Il primo impegno politico di Elena fu quello di collaborare per difendere la legge Fortuna-Baslini (legge sul divorzio) dal referendum abrogativo voluto dalla DC.
Subito dopo si affrontò lo scottante tema dell’aborto: la legge 194 fu approvata nel maggio del 1978 e nel 1981 gli italiani furono chiamati al referendum abrogativo. Anche in questa occasione Marinucci spende tutte le energie possibili per parlare con tutti, in ogni angolo, balcone, scala, piccolo centro e anche quella legge fu approvata dagli italiani.
Fino a quel momento Marinucci aveva collaborato con moltissime associazioni di donne, aveva fondato la Lega delle donne per il socialismo, con Boniver ed era la Responsabile della Sezione Femminile Nazionale del P.S.I.
Il suo impegno da questo momento in poi è quello di dare alle donne il diritto di partecipare a pieno titolo alla vita di un partito e non essere relegate nella Sezione femminile.
Nel 1983 Craxi candida Marinucci al Senato, che ancora una volta vince la scommessa. Senatrice fino al 1994, a lei dobbiamo la legge per la riduzione dei tempi di attesa per il divorzio, e la tenacia e la competenza con cui propose e difese invano la necessità della legge sulla violenza contro le donne che sarà approvata soltanto nel 1996, quando Elena è già europarlamentare.
Il nome di Elena Marinucci è legato soprattutto alla storia della Commissione nazionale per la realizzazione della parità tra uomo e donna, che volle fortemente e di cui fu la prima presidente.
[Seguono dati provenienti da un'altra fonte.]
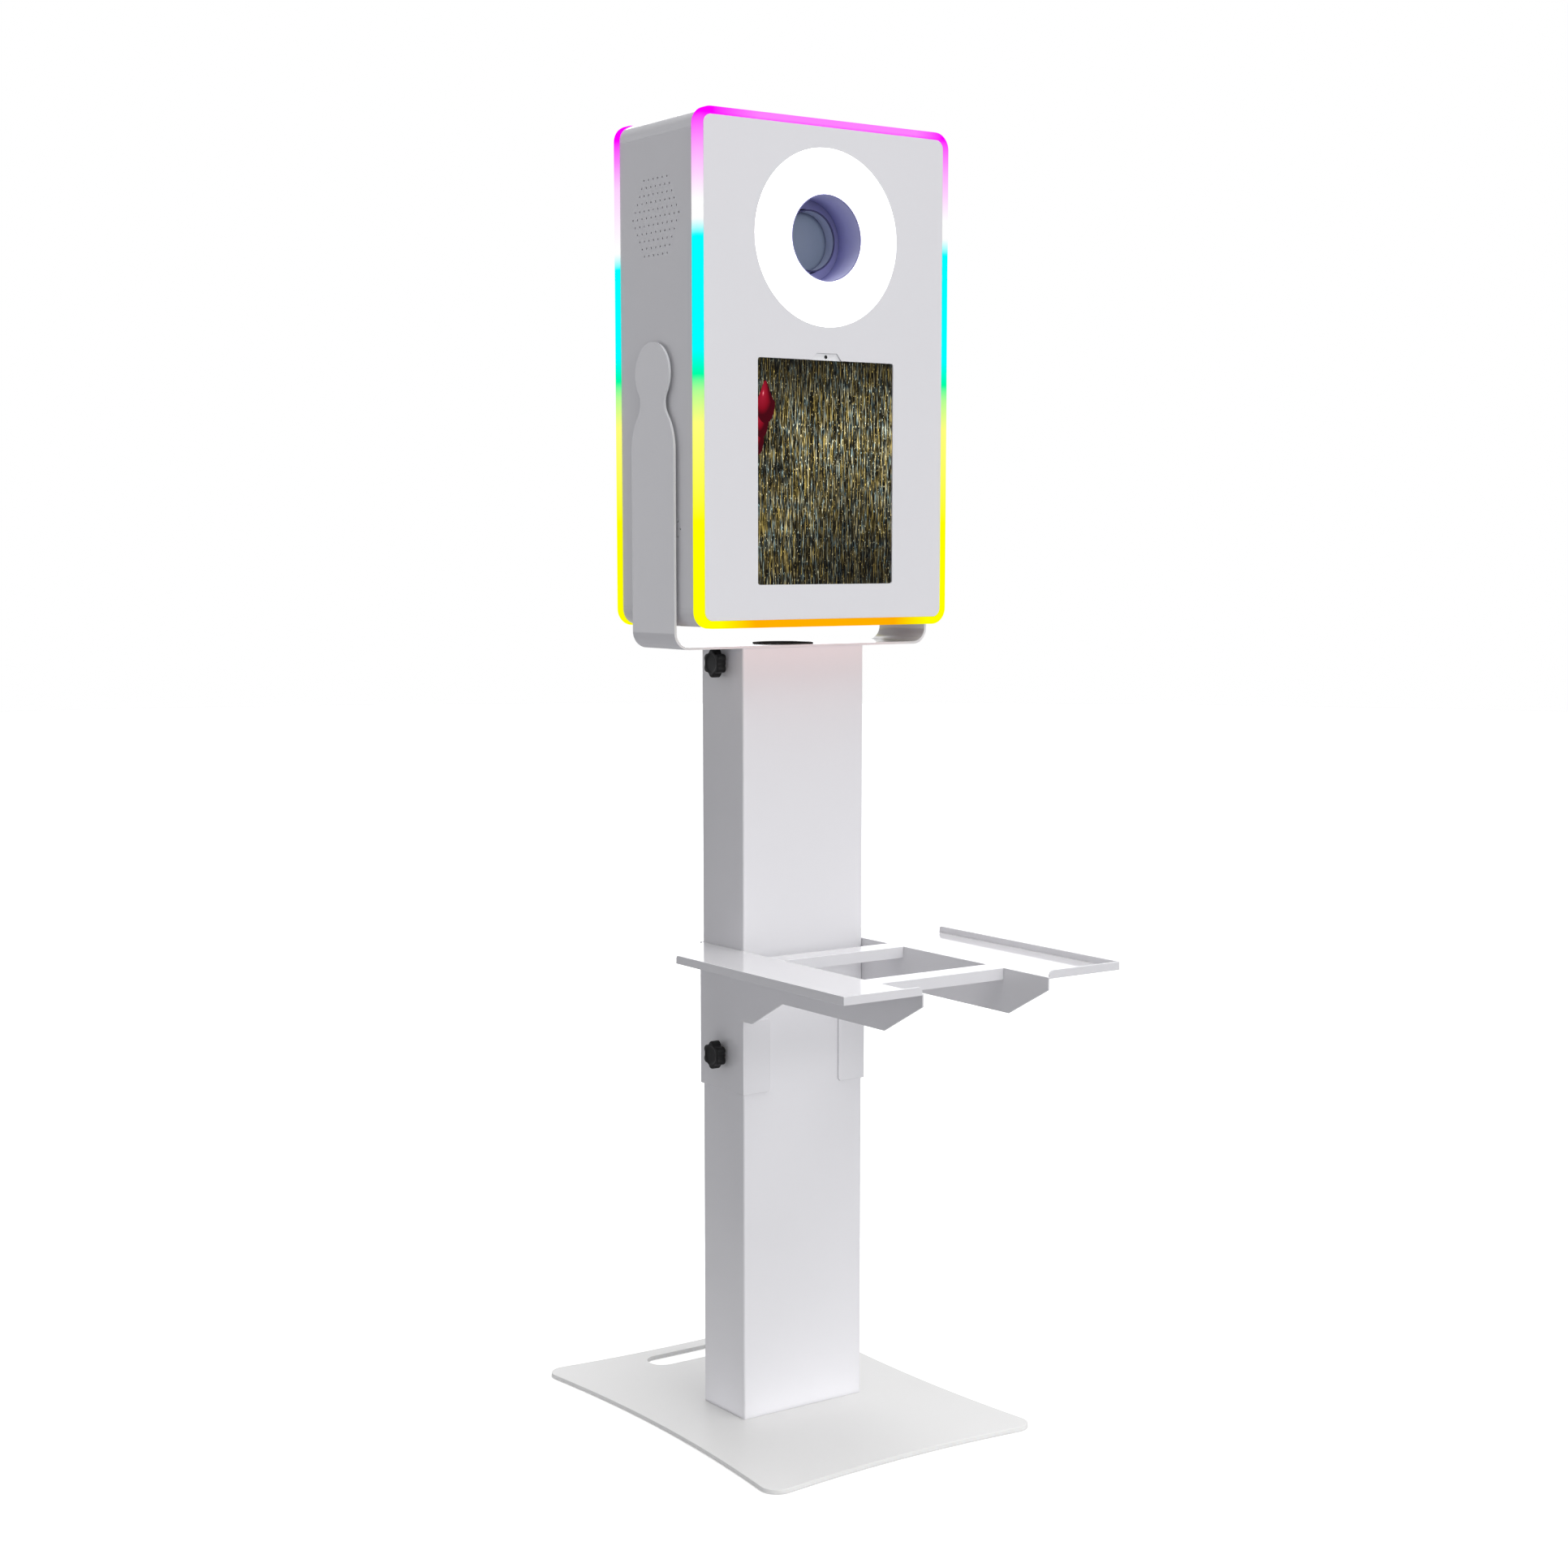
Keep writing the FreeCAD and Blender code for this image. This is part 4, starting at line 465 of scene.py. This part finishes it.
def party_screen():
    """Lit display that shows an empty tinsel curtain with red foil balloons at one side."""
    material, t, shader = blank_material("party_screen")
    place = t.add("ShaderNodeTexCoord").outputs["Object"]
    parts = t.add("ShaderNodeSeparateXYZ", None, {"Vector": place})
    x, z = parts.outputs["X"], parts.outputs["Z"]
    sway = t.noise(t.stretched(place, (6.0, 1.0, 9.0)), 1.0, 2.0)
    swayed_x = t.math("ADD", x, t.math("MULTIPLY", sway, 4.0 * MM))
    hung = t.add("ShaderNodeCombineXYZ", None, {"X": swayed_x, "Z": z}).outputs[0]
    strands = t.noise(t.stretched(hung, (560.0, 1.0, 7.0)), 1.0, 2.0, 0.6)
    dashes = t.noise(t.stretched(hung, (900.0, 1.0, 60.0)), 1.0, 2.0, 0.6)
    glints = t.noise(t.stretched(hung, (820.0, 1.0, 230.0)), 1.0, 1.0, 0.6)
    hue = t.noise(t.stretched(hung, (300.0, 1.0, 22.0)), 1.0, 1.0)
    tint = t.ramp(hue, [(0.0, (0.42, 0.30, 0.07)), (0.40, (0.62, 0.47, 0.13)), (0.47, (0.85, 0.74, 0.42)),
                        (0.53, (0.30, 0.48, 0.52)), (0.60, (0.60, 0.44, 0.12)), (1.0, (0.8, 0.7, 0.4))])
    lit = t.math("MULTIPLY", t.remap(strands, 0.43, 0.58, 0.08, 1.0), t.remap(dashes, 0.48, 0.63, 0.02, 1.0))
    spark = t.remap(glints, 0.66, 0.72, 0.0, 2.6)
    fall = t.remap(z, SCREEN_HIGH.z, SCREEN_HIGH.z - 0.080, 0.20, 1.0)
    foot = t.remap(z, SCREEN_LOW.z + 0.15, SCREEN_LOW.z, 1.0, 0.35)
    pool = t.remap(t.noise(t.stretched(place, (9.0, 1.0, 7.0)), 1.0, 2.0), 0.35, 0.65, 0.55, 1.2)
    light = t.math("MULTIPLY", t.math("MULTIPLY", fall, foot), pool)
    glow = t.math("ADD", t.math("MULTIPLY", lit, 1.5), 0.006)
    level = t.math("MULTIPLY", t.math("ADD", glow, spark), light)
    picture = t.add("ShaderNodeVectorMath", {}, {0: tint, "Scale": level}, operation="SCALE").outputs[0]
    for from_left, from_top, half_width, half_height in BALLOONS:
        centre_x = SCREEN_LOW.x + from_left * MM
        centre_z = SCREEN_HIGH.z - from_top * MM
        inside, shine = balloon_mask(t, x, z, centre_x, centre_z, half_width * MM, half_height * MM)
        foil = t.ramp(shine, [(0.0, (1.0, 0.60, 0.62)), (0.07, (0.70, 0.09, 0.13)),
                              (0.16, (0.36, 0.010, 0.03)), (0.7, (0.24, 0.002, 0.012)),
                              (1.0, (0.06, 0.0, 0.004))])
        picture = t.mix(inside, picture, foil)
    shader.inputs["Base Color"].default_value = (0.002, 0.002, 0.0025, 1)
    t.tree.links.new(picture, shader.inputs["Emission Color"])
    shader.inputs["Emission Strength"].default_value = 1.0
    shader.inputs["Roughness"].default_value = 0.12
    shader.inputs["Specular IOR Level"].default_value = 0.08
    return material


WHITE_COAT = white_coat()
TRAY_COAT = tray_coat()
BASE_COAT = base_coat()
PANEL_COAT = panel_coat()
BLACK_PLASTIC = black_plastic()
CAMERA_SKIN = camera_skin()
PAD_RUBBER = pad_rubber()
SLIDE_PLASTIC = slide_plastic()
ZINC_PLATE = zinc_plate()
POLISHED_PLATE = polished_plate()
BOARD_WHITE = board_white()
TABLET_SHELL = tablet_shell()
TUNNEL_VIOLET = tunnel_violet()
LENS_COATING = lens_coating()
LENS_BARREL = lens_barrel()
LIGHT_DISC = light_disc()
FRONT_EDGE_LIGHT = edge_light("front_edge_light", 0.012, 0.175, 0.243)
REAR_EDGE_LIGHT = edge_light("rear_edge_light", 0.034, 0.24, 0.285)
PARTY_SCREEN = party_screen()


# ---------------------------------------------------------------- making pieces

def add_piece(name, mesh, body, material):
    piece = bpy.data.objects.new(name, mesh)
    bpy.context.scene.collection.objects.link(piece)
    mesh.materials.clear()
    mesh.materials.append(material)
    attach(piece, body)
    return piece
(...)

Siamo nel 1984. L’attività di quegli anni fu molto intensa, come si evince dai capitoli centrali del libro.
Concludo questo excursus, per segnalare alle giovani lettrici che nessuna conquista, nessun diritto è definitivo, ma che è necessario essere sempre vigili affinché ciò che le nostre madri conquistarono con enormi fatiche non venga vanificato da ritorni di leggi oscurantiste.
Ultima considerazione: la rivoluzione delle donne degli anni Sessanta e Settanta è stata pacifica e vincente.
Evviva le donne.


[1] Ranelletti, La donna giudice, 1957
[2] Tutti i cittadini hanno pari dignità sociale e sono eguali davanti alla legge, senza distinzione di sesso, di razza, di lingua, di religione, di opinioni politiche, di condizioni personali e sociali.